Single by Tim McGraw featuring Faith Hill

from the album Sundown Heaven Town
- Released: April 14, 2014
- Studio: Blackbird Studio (Nashville, TN)
- Genre: Country
- Length: 3:47
- Label: Big Machine
- Songwriter(s): Tom Douglas; Jaren Johnston; Jeffrey Steele;
- Producer(s): Byron Gallimore; Tim McGraw;

Tim McGraw singles chronology
| "Lookin' for That Girl" (2014) | "Meanwhile Back at Mama's" (2014) | "Shotgun Rider" (2014) |

Faith Hill singles chronology
| "American Heart" (2012) | "Meanwhile Back at Mama's" (2014) | "Speak to a Girl" (2017) |

= Meanwhile Back at Mama's =

"Meanwhile Back at Mama's" is a song recorded by American country music artist Tim McGraw and his wife Faith Hill. It was released in April 2014 as the second single from his second studio album for Big Machine Records, Sundown Heaven Town. The song was written by Jeffrey Steele, Jaren Johnston and Tom Douglas.

==Critical reception==
Billy Dukes of Taste of Country gave the song a positive review, and praised Hill's harmony on the song. He stated that "Tim McGraw and his wife Faith Hill had beauty and style in excess, and that sincerity spilled into the first few rows. None of those qualities are lacking on this simply wonderful country ditty." He also praised Faith Hill's vocals, saying "together, Faith Hill and Tim McGraw have never missed. Each song they record together feels like a gift. They're strategic with when they share a studio, never doing so when the time and song isn’t right. The chorus of this song is a sing-along with familial roots. Anyone other than Hill would have almost been offensive."

==Music video==
The music video was directed by Shane Drake and premiered in June 2014. The video was shot at Tim & Faith's farm in Nashville and performance shots from their 2014 ACM performance was also used in the video.

==Chart performance==
"Meanwhile Back at Mama's" debuted at number 41 on the U.S. Billboard Country Airplay chart for the week of May 3, 2014. The song peaked at #2 on Country Airplay, behind Dierks Bentley's "Drunk on a Plane". The song has sold 585,000 copies in the U.S. as of October 2014.

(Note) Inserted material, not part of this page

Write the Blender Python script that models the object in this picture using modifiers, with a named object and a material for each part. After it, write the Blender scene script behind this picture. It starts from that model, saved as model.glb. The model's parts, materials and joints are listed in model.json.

| Chart (2014) | Peak position |
|---|---|
| Canada (Canadian Hot 100) | 47 |
| Canada Country (Billboard) | 1 |
| US Billboard Hot 100 | 41 |
| US Country Airplay (Billboard) | 2 |
| US Hot Country Songs (Billboard) | 7 |

===Year-end charts===

| Chart (2014) | Position |
|---|---|
| US Country Airplay (Billboard) | 32 |
| US Hot Country Songs (Billboard) | 20 |

==Certifications==

| Region | Certification | Certified units/sales |
| United States (RIAA) | Platinum | 1,000,000^{‡} |
^{‡} Sales+streaming figures based on certification alone.